As usual, we were among the last to leave the parking lot after evening worship. Upon our partying Dwight asked Mark to be on the lookout as we traveled for any hard working church planter needing financial support. When we finally pulled out, we took with us a dozen chicken and duck eggs gifted to us by the Stephens family who inspired me with their reason for why this congregation had such a “family feeling.” Bridget Stephens’ humble answer was a simple habit they, like Gramma Ann, had also established: “We take out the church phone book and invite Christians into our home for dinner every Friday night.” You can’t help but love brethren who are “zealous for good deeds”.
“For the grace of God has appeared, bringing salvation to all men, instructing us to deny ungodliness and worldly desires and to live sensibly, righteously and godly in the present age, looking for the blessed hope and the appearing of the glory of our great God and Savior, Christ Jesus, who gave Himself for us to redeem us from every lawless deed, and to purify for Himself a people for His own possession, zealous for good deeds.” Titus 2:11-14.

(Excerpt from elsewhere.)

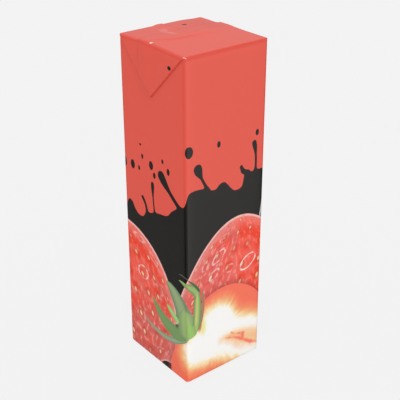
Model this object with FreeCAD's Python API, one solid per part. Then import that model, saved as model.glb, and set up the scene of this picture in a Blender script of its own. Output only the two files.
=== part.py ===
"""A shut one-litre juice carton, folded from one sheet of board, as one solid.

Millimetres, +Z up. The origin is on the floor under the middle of the carton, and
the top fin lies over towards +Y, the back. Each lap of the sheet is the carton's
own rounded block, grown by the lap's thickness and kept only inside its outline.
"""
import FreeCAD, Part
import os

from FreeCAD import Vector

# Driving dimensions
WIDTH = 64.5            # across the front, along X
DEPTH = 67.0            # front to back, along Y
SHOULDER = 232.0        # floor to the creases round the top
FOLD_RADIUS = 2.0       # outside radius of every long crease
TOP_RISE = 1.1          # how far the top swells up from its creases to the fin
BOARD = 0.42            # one layer of board
FIN_WIDTH = 12.0        # sealed fin, from its fold to its cut edge
SEAM_WIDTH = 7.2        # lap of the long seam down the back
SEAM_SIDE = -3.6        # middle of the long seam, along X
EAR_SETBACK = 0.6       # an ear's slanting fold, in from the corner it starts at

# What follows from them
DOUBLE = 2 * BOARD              # a flattened fold, such as an ear or a fin
EAR_REACH = DEPTH / 2           # an ear is half as long as its side is wide
EAR_TIP = EAR_REACH - EAR_SETBACK
FAR = WIDTH + DEPTH + SHOULDER  # past every face, for the cutting outlines


def prism(outline, sweep):
    """A flat outline swept along a straight line."""
    return Part.Face(Part.makePolygon(outline + outline[:1])).extrude(sweep)


def slab(x=(-FAR, FAR), y=(-FAR, FAR), z=(-FAR, FAR)):
    """An upright box between the given limits, endless where none is given."""
    size = [high - low for low, high in (x, y, z)]
    return Part.makeBox(*size, Vector(x[0], y[0], z[0]))


def is_ridge(edge):
    """True for the edge along the middle of the top, which stays a shallow ridge."""
    along_x = abs(edge.tangentAt(edge.FirstParameter).x) > 0.5
    return along_x and abs(edge.CenterOfMass.y) < DEPTH / 4


def block(side=0.0, back=0.0, top=0.0, bottom=0.0):
    """The carton with plain faces and rounded creases, each face grown outwards."""
    half_x = WIDTH / 2 + side
    back_y = DEPTH / 2 + back
    base_z = DOUBLE - bottom
    shoulder_z = SHOULDER + top
    outline = [
        Vector(-half_x, -DEPTH / 2, base_z),
        Vector(-half_x, back_y, base_z),
        Vector(-half_x, back_y, shoulder_z),
        Vector(-half_x, 0, shoulder_z + TOP_RISE),
        Vector(-half_x, -DEPTH / 2, shoulder_z),
    ]
    solid = prism(outline, Vector(2 * half_x, 0, 0))
    return solid.makeFillet(FOLD_RADIUS, [edge for edge in solid.Edges if not is_ridge(edge)])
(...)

(*) If you are a preacher, have you considered writing your sermons word for word in manuscript form, as opposed to a traditional outline? We love this approach. Of course, I’m certainly not suggesting the reading of a sermon, but a completely written manuscript used as your outline, augmented with more thoughts to keep the flow more conversational has so many advantages. Here are a few:
Clarity: A completely written out sermon enables you to explain things in the clearest form possible. There’s less chance of being misunderstood, especially by unbelievers, or generations to come. By writing a full manuscript no one is left wondering why you referred to this verse or that because you’ve taken the time to write out all your observations on the point God is making in the verse.
Share-ability: Articles will influence the future generations, not brief outline notes. Outlines are rarely passed down, but passes on, but good articles certainly are. In fact, other websites are looking for good articles. And one day if you ever decide to publish your sermons, they are more easily put into book form. Knowing “this will be on the Internet forever” is great motivation to weigh every word to do your best work before the Lord.
Efficiency: Written out sermons take more thought, and although initially it takes more time to curate every word of your sermon, over time, this style of writing will save you a lot more time than it initially requires because you will continually refer to your previously written material to recall how you made a point in the past, not so that you can keep saying the same things the same way, but so that you can improve or fine tune your approach as you mature in your faith, knowledge, and skills. You will also better remember all your points, not just some of them, instead of relying on perfect recall to remember just how you wanted to express those points.
Precision: A manuscript will keep your lesson tight. Instead of wasting time on too much introductory material and the less than desirable “We could go further into this, but don’t have the time”. A manuscript can better keep you from straying into stories and wasting time ad libbing during a sermon or making weaker “off the top of your head” arguments.